The insight that FFT naturally provides a global receptive field in frequency-domain self-attention is noteworthy, avoiding the information loss incurred by transferring to the frequency domain and then pooling.

Limitations & Future Work¶

Although the repository is public, the actual code has not been released yet (the GitHub page shows "code is coming soon"), raising reproducibility concerns.
The learning of the uncertainty map lacks explicit supervision signals, relying entirely on implicit learning via the loss function, which may be unstable.
Validation is limited to CASSI systems; the applicability to other spectral imaging systems (e.g., CTIS, SCI) has not been verified.
Frequency-domain attention is sensitive to the input resolution—differing resolutions alter the physical meaning of FFT frequency components, requiring re-adaptation.
No comparison has been made with recent diffusion-model-based HSI reconstruction methods.

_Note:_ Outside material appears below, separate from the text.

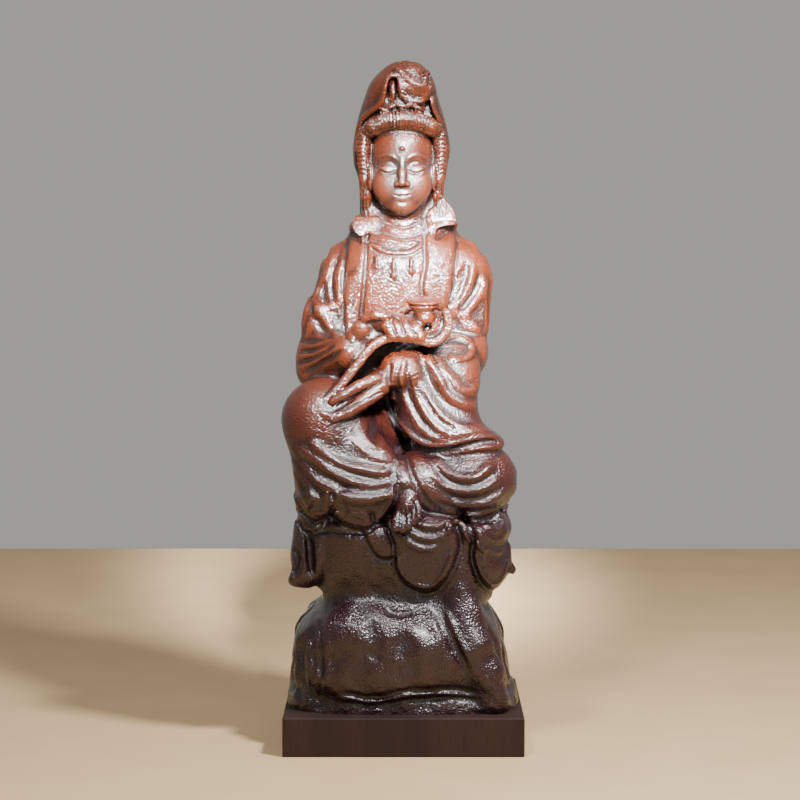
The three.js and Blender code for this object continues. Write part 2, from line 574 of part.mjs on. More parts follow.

vs MST: MST uses spectral-wise multi-head self-attention, whereas Specformer incorporates a frequency-domain branch on top of it to leverage inter-spectral information more comprehensively.
vs CST: CST utilizes a cross-scale Transformer and focuses on multi-scale feature fusion, whereas Specformer focuses on joint spatial-frequency modeling, presenting different entry angles.
vs DAUHST: DAUHST is a hybrid framework of deep unfolding and Transformer, which suffers from heavy computation; Specformer is much more lightweight.
The concept of uncertainty loss originates from the heteroscedastic uncertainty of Kendall & Gal, but this work represents its first application to spectral imaging reconstruction.

Rating¶

Novelty: ⭐⭐⭐⭐ The combination of parallel spatial-frequency attention and uncertainty-driven loss is novel.
Experimental Thoroughness: ⭐⭐⭐⭐ Validated on both simulated and real datasets with comprehensive ablation studies.
Writing Quality: ⭐⭐⭐⭐ Clear motivational derivation, and self-consistent logical block designs.
Value: ⭐⭐⭐⭐ Advances the SOTA in the field of HSI reconstruction, with design ideas showing high transferability.